PROBLEM: Only the lines from the one containing "volume = sum(solid.Volume" down to the one containing "depsgraph = bpy.context.evaluated_depsgraph_get()", inclusive, are to be quoted exactly.

DATASET CONTENT:
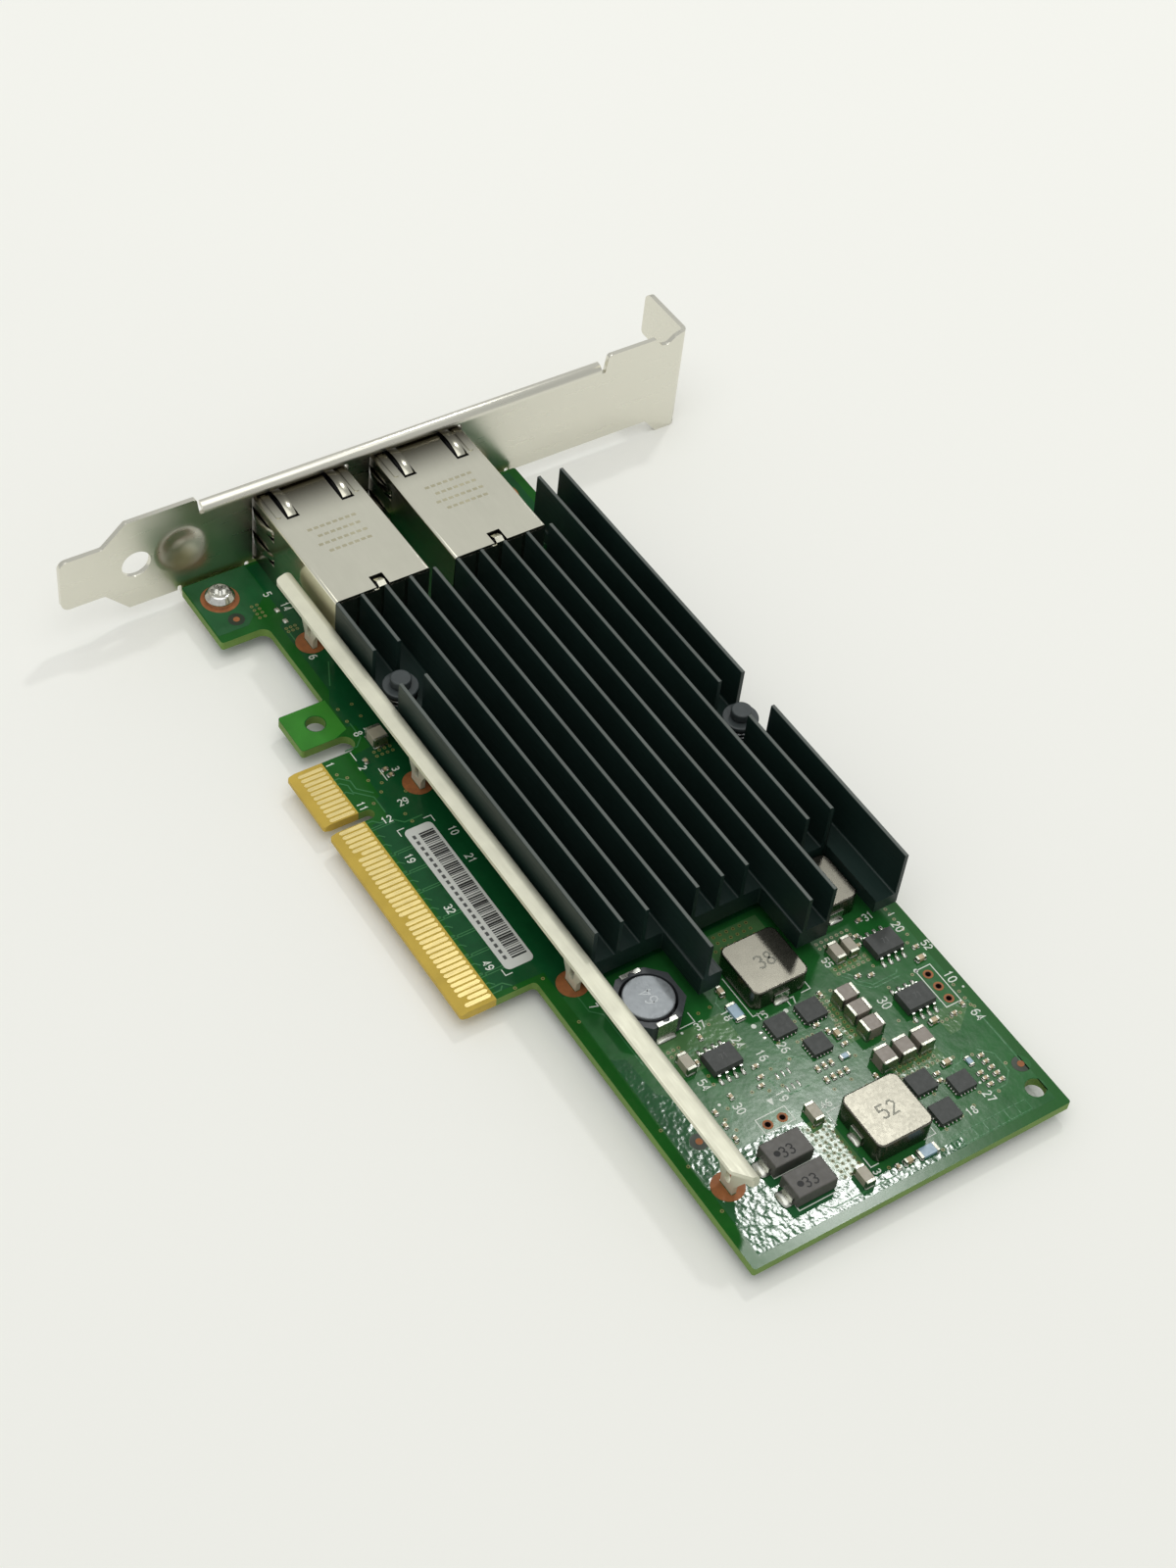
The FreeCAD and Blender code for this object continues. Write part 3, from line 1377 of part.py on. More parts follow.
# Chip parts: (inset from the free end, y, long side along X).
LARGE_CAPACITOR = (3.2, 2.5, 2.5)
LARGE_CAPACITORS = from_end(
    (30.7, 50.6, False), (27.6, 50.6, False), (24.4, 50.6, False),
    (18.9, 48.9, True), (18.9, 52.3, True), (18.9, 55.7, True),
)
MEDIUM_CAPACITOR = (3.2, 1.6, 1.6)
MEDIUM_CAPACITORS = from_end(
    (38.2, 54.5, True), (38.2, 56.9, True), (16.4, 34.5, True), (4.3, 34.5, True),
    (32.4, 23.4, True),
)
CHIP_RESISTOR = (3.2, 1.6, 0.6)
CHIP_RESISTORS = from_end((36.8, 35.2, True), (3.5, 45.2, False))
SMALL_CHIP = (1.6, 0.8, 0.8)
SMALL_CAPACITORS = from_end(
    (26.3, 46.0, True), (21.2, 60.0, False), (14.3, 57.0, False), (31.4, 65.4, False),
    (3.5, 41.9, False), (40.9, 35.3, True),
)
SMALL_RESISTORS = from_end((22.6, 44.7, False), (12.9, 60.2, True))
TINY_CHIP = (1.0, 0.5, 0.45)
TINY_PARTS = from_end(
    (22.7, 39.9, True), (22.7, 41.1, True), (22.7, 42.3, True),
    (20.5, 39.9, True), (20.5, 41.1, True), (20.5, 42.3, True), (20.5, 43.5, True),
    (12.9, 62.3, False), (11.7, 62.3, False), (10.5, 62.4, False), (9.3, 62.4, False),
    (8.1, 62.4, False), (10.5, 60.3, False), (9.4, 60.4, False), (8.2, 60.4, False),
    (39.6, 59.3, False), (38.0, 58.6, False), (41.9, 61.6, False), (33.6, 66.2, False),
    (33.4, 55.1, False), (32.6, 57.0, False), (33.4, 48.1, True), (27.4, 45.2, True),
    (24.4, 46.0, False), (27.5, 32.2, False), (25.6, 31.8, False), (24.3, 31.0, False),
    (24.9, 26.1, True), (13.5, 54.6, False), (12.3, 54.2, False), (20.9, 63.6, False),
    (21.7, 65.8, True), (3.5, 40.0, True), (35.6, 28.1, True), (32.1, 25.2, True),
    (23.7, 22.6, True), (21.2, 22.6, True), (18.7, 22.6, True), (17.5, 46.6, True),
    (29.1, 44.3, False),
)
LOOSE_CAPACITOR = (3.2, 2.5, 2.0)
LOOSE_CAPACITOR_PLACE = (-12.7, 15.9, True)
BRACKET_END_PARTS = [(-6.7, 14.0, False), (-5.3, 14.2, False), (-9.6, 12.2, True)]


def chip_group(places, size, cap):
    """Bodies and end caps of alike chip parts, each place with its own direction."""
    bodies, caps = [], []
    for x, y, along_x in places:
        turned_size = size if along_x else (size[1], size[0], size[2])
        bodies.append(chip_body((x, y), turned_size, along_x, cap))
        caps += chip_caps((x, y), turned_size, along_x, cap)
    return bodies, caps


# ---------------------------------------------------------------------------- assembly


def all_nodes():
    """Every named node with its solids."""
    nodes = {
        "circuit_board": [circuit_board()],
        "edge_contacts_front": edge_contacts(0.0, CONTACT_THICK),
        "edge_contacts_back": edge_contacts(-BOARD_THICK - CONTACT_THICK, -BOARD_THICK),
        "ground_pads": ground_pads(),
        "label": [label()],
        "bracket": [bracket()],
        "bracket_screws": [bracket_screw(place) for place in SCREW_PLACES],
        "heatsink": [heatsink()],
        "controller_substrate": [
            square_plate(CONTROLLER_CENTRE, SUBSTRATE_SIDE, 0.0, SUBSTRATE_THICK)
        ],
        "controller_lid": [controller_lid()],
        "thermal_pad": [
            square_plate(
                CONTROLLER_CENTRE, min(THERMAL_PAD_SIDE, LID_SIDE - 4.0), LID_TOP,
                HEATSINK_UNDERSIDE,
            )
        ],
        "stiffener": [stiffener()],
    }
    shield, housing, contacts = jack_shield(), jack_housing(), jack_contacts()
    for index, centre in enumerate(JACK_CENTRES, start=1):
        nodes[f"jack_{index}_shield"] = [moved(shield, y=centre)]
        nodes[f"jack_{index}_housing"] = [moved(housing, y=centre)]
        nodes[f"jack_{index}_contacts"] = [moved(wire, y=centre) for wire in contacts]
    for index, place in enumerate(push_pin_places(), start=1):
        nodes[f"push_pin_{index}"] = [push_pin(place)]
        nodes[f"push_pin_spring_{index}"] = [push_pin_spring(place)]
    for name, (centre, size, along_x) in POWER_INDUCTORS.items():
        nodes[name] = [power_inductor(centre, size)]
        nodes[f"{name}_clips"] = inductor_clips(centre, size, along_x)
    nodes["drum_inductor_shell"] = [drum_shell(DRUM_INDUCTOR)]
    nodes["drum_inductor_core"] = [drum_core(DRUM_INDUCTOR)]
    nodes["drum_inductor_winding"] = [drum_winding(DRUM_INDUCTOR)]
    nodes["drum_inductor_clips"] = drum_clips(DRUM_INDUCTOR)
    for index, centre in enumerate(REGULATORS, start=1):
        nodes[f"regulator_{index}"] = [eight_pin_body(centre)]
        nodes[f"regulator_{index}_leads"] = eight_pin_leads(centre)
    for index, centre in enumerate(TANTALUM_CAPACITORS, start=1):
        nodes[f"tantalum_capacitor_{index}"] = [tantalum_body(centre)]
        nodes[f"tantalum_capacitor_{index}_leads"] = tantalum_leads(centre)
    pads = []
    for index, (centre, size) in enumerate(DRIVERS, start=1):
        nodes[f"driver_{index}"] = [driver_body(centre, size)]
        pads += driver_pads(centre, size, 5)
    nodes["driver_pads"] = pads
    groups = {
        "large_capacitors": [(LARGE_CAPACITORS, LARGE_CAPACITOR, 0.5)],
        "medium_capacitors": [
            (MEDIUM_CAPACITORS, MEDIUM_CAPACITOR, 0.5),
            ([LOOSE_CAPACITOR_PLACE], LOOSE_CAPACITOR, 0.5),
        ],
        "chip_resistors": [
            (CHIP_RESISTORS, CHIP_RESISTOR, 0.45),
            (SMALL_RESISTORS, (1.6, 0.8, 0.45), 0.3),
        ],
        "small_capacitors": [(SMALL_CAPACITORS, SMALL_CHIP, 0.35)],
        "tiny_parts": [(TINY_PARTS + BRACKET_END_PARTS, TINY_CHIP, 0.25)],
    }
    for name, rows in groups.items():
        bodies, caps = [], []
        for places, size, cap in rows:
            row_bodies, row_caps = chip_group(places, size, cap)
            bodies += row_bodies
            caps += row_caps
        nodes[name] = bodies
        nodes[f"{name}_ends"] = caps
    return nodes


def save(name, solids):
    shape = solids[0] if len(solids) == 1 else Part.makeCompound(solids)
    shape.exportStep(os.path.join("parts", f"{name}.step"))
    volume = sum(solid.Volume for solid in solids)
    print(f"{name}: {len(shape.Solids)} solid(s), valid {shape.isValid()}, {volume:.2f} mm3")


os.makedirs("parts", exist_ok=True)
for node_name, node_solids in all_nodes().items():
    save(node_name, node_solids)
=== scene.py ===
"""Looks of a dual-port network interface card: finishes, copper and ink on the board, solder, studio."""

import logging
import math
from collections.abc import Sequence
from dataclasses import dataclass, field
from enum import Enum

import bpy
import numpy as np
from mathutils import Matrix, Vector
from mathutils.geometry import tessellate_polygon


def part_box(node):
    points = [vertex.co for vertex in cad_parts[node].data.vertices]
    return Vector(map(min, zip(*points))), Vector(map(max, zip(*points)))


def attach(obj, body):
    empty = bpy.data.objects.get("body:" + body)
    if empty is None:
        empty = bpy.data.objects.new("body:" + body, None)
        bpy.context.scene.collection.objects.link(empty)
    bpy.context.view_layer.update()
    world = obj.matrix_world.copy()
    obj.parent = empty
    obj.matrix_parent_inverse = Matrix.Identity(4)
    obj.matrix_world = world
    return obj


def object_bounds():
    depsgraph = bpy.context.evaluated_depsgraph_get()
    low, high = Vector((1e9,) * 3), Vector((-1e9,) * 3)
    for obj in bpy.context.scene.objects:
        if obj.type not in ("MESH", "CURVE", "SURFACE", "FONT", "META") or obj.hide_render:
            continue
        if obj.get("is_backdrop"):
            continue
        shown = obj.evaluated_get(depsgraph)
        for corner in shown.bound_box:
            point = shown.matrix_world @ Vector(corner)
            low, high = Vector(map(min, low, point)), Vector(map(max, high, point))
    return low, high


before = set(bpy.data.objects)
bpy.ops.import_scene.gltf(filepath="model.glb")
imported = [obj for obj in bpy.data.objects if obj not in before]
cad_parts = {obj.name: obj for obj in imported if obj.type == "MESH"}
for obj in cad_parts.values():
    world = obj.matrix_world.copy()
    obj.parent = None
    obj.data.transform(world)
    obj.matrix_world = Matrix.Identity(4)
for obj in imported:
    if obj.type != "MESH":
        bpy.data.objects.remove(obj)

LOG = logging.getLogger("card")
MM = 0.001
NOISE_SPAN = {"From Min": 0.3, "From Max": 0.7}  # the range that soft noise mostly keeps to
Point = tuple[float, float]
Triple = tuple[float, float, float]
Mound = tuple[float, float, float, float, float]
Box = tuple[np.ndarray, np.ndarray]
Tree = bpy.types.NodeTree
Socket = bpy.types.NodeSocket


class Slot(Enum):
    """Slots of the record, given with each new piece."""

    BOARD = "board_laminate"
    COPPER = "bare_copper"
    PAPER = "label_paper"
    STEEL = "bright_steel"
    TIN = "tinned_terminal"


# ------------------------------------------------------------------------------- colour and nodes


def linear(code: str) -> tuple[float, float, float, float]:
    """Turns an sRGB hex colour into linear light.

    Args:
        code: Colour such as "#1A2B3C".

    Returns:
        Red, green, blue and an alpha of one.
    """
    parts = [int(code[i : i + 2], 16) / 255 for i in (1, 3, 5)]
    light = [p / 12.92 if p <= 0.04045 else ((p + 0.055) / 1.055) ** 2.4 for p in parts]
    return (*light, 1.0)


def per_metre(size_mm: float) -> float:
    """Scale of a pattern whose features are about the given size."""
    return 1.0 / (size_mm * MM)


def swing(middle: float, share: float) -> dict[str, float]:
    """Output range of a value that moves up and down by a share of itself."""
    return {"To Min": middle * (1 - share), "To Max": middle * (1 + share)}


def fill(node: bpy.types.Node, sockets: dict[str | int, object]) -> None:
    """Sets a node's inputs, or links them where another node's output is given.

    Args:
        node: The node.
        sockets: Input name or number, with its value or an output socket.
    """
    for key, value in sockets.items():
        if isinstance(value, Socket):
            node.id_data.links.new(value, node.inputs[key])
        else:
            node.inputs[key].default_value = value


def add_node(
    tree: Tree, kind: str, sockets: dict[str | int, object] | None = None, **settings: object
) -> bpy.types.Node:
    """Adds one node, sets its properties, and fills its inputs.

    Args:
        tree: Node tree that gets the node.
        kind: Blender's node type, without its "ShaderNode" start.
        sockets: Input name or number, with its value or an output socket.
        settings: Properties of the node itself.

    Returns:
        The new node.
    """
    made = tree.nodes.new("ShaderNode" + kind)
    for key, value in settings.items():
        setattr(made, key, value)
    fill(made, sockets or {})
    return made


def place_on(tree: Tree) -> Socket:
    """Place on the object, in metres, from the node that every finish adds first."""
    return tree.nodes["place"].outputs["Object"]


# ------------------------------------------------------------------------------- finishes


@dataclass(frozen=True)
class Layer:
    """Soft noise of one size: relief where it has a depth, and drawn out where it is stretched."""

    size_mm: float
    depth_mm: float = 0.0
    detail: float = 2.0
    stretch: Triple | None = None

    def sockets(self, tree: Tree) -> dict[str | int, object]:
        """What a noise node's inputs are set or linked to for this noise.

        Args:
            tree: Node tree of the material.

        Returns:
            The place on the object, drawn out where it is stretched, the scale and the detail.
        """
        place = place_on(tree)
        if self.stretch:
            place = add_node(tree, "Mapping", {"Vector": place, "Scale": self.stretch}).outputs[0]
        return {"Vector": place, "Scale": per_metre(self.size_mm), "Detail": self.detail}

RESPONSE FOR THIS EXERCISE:
    volume = sum(solid.Volume for solid in solids)
    print(f"{name}: {len(shape.Solids)} solid(s), valid {shape.isValid()}, {volume:.2f} mm3")


os.makedirs("parts", exist_ok=True)
for node_name, node_solids in all_nodes().items():
    save(node_name, node_solids)
=== scene.py ===
"""Looks of a dual-port network interface card: finishes, copper and ink on the board, solder, studio."""

import logging
import math
from collections.abc import Sequence
from dataclasses import dataclass, field
from enum import Enum

import bpy
import numpy as np
from mathutils import Matrix, Vector
from mathutils.geometry import tessellate_polygon


def part_box(node):
    points = [vertex.co for vertex in cad_parts[node].data.vertices]
    return Vector(map(min, zip(*points))), Vector(map(max, zip(*points)))


def attach(obj, body):
    empty = bpy.data.objects.get("body:" + body)
    if empty is None:
        empty = bpy.data.objects.new("body:" + body, None)
        bpy.context.scene.collection.objects.link(empty)
    bpy.context.view_layer.update()
    world = obj.matrix_world.copy()
    obj.parent = empty
    obj.matrix_parent_inverse = Matrix.Identity(4)
    obj.matrix_world = world
    return obj


def object_bounds():
    depsgraph = bpy.context.evaluated_depsgraph_get()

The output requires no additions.